Le Mapping festival a toujours eu des liens très forts avec le Québec. Il s’avère que leur territoire regorge de talents et que leur institutions (tant culturelles que gouvernementales) ont su soutenir adéquatement la création numérique dès la fin des années 90. Aussi, le Mapping festival a été invité en tant que co-comissaire de la Biennale Internationale d’Art Numérique à Montréal en 2016, et cette carte blanche a permis la mise en valeur de bon nombre d’artistes suisses. Ainsi, les échanges artistiques entre la Suisse et le Québec sont fréquents, et les collaborations avec leurs structures culturelles ont lieu régulièrement, sous diverses formes. Nous avons toujours eu énormément de plaisir à travailler avec le Québec et le sentiment est réciproque. De manière plus générale aussi, de nombreuses affinités entre le Québec et la Suisse Romande ont toujours existé.
Dans quelle mesure les workshops vous permettent-ils de toucher un public plus large ?
Les ateliers résonnent fortement avec l’actualité ( un atelier sur l’utilisation des données aura lieu, ndlr) souhaitez-vous apportez une dimension éducative afin que chaque participant.e soit en mesure de comprendre certains enjeux de notre société ?

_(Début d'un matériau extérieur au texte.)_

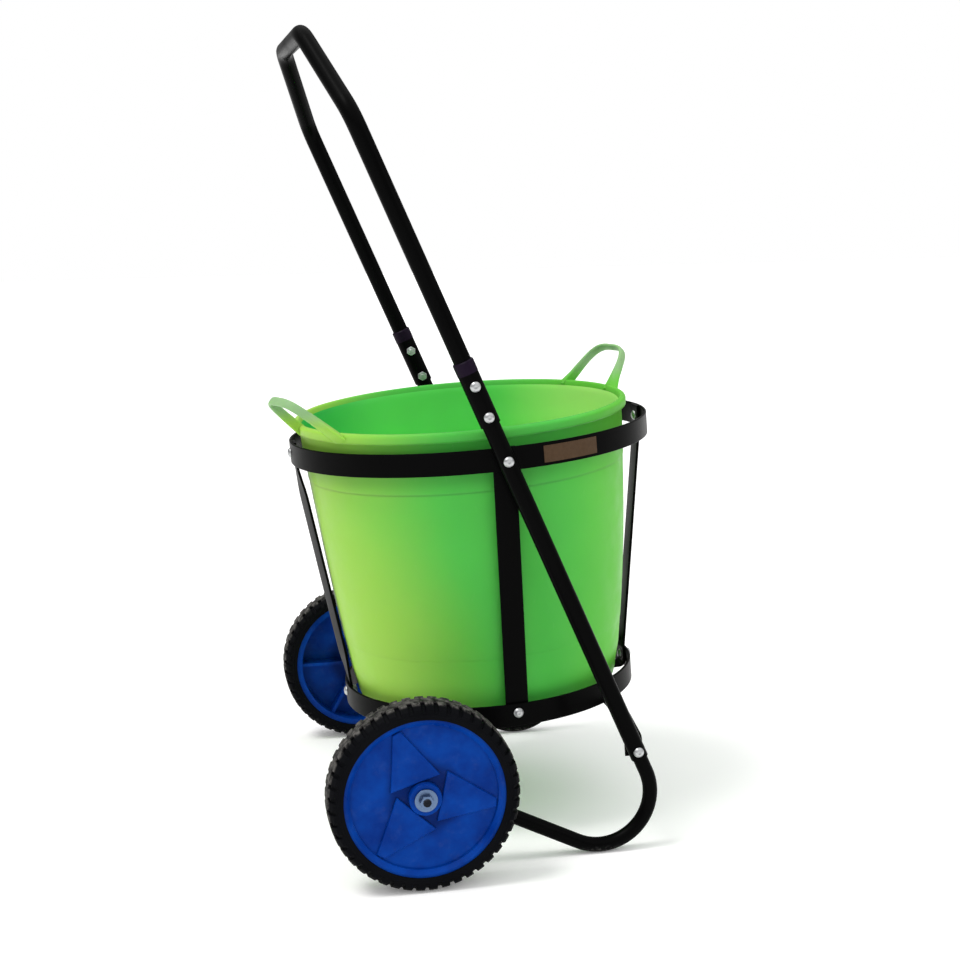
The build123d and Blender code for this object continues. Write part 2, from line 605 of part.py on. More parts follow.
hoop_fore = basket.from_local_coords(Vector(STRAP_TOP_R - BAND_T / 2, 0, BASKET_H))
hoop_aft = basket.from_local_coords(Vector(-HOOP_R, 0, BASKET_H))
ring_fore = basket.from_local_coords(Vector(STRAP_LOW_R - BAND_T / 2, 0, RING_BOLT_H))
ring_aft = basket.from_local_coords(Vector(-RING_R, 0, RING_BOLT_H))
ring_side = basket.from_local_coords(Vector(0, 0, RING_BOLT_H))
strip_grip = 2 * BAND_T + FLAT_IN_ROUND + NUT_H + BOLT_STANDOUT
with BuildPart() as basket_bolts:
    for seat in (hoop_fore, hoop_aft, ring_fore, ring_aft):
        bolt(*seat, -fore, strip_grip)
    for side in (-1, 1):
        bolt(ring_side.X, side * RING_R, ring_side.Z, (0, side, 0), strip_grip)
    base_under = basket.from_local_coords(Vector(0, 0, CROSS_BASE - BAND_T / 2))
    bolt(*base_under, -basket.z_dir, 2 * BAND_T)
save(basket_bolts.part, "basket_bolts")

with BuildPart() as joint_bolts:
    for side in (-1, 1):
        for joint_x, joint_z in (lower_joint, upper_joint):
            sleeve_y = side * (TUBE_Y + SLEEVE_OD / 2)
            bolt(joint_x, sleeve_y, joint_z, (0, side, 0), SLEEVE_OD + NUT_H + BOLT_STANDOUT)
save(joint_bolts.part, "joint_bolts")

with BuildPart() as knee_bolts:
    for side in (-1, 1):
        knee_seat_y = side * (TUBE_Y + MAIN_OD / 2)
        bolt(knee_x, knee_seat_y, knee_z, (0, side, 0), MAIN_OD + BAND_T + NUT_H + BOLT_STANDOUT)
save(knee_bolts.part, "knee_bolts")

with BuildPart() as nuts:
    hoop_fore_out = basket.from_local_coords(Vector(HOOP_R, 0, BASKET_H))
    hoop_aft_in = basket.from_local_coords(Vector(-STRAP_TOP_R + BAND_T / 2, 0, BASKET_H))
    ring_fore_out = basket.from_local_coords(Vector(RING_R, 0, RING_BOLT_H))
    ring_aft_in = basket.from_local_coords(Vector(-STRAP_LOW_R + BAND_T / 2, 0, RING_BOLT_H))
    for seat in (hoop_fore_out, hoop_aft_in, ring_fore_out, ring_aft_in):
        nut(*seat, fore)
    for side in (-1, 1):
        nut(HOOP_X, side * strap_inner_y, HOOP_Z, (0, -side, 0))
        nut(ring_side.X, side * (STRAP_LOW_R - BAND_T / 2), ring_side.Z, (0, -side, 0))
        nut(knee_x, side * (bar_end_y - BAND_T / 2), knee_z, (0, -side, 0))
        for joint_x, joint_z in (lower_joint, upper_joint):
            nut(joint_x, side * (TUBE_Y - SLEEVE_OD / 2), joint_z, (0, -side, 0))
save(nuts.part, "nuts")
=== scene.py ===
# Looks of the tub trolley: camera, light and floor first, then the materials, then the pieces that
# stand for plain CAD solids: the soft tub, the tyres, the bolts, nuts and washers, and one strap.
# All in metres.

import json
import math

import bmesh
import bpy
from mathutils import Matrix, Vector, noise


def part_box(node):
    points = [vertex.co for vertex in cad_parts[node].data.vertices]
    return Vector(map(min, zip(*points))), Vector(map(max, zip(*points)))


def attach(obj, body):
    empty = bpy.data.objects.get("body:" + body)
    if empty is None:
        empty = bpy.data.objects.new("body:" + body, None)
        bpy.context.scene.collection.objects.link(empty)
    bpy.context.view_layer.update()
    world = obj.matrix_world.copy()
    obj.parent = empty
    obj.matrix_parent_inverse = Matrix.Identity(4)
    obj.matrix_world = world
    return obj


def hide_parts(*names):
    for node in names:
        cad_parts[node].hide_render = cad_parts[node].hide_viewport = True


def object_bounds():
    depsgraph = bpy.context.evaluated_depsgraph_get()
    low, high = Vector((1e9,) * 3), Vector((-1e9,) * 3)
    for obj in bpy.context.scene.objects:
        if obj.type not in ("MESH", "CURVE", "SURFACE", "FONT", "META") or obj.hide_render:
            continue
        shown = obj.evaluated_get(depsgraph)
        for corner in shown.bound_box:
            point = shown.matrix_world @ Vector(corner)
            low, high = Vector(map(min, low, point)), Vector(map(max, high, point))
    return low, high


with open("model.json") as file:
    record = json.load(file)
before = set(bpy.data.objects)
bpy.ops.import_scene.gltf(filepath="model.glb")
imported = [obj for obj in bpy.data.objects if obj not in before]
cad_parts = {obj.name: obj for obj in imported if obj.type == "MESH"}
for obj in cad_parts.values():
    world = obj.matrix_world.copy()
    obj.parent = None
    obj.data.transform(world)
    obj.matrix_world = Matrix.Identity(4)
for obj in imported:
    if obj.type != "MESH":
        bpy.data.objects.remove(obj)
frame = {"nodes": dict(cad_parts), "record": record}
nodes = frame["nodes"]
record = frame["record"]
cad_low, cad_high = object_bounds()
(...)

Le volet éducatif du Mapping festival a pris une place de plus en plus importante dans notre programme depuis quelques années. Tant les conférences que les ateliers attirent un public légèrement différent de celui que l’on croise au sein de l’exposition ou aux performances, car les thématiques qu’on y développe ont pour but de s’adresser à quiconque s’intéresse aux enjeux actuels liés au développement des technologies. Je fais par exemple allusion au panel E-Wasteland (ven. 24 mai, 18h30) qui traitera des réflexes de production de nos gadgets électroniques. Même si l’on observe une certaine prise de conscience générale face à certains sujets, ceux-ci demeurent toutefois peu abordés publiquement. Or, tout le monde est directement touché et concerné par ces avancements. De ce fait, tout un chacun devrait être en mesure de saisir ces enjeux, de mieux les comprendre pour pouvoir ensuite adapter ses actes en conséquence.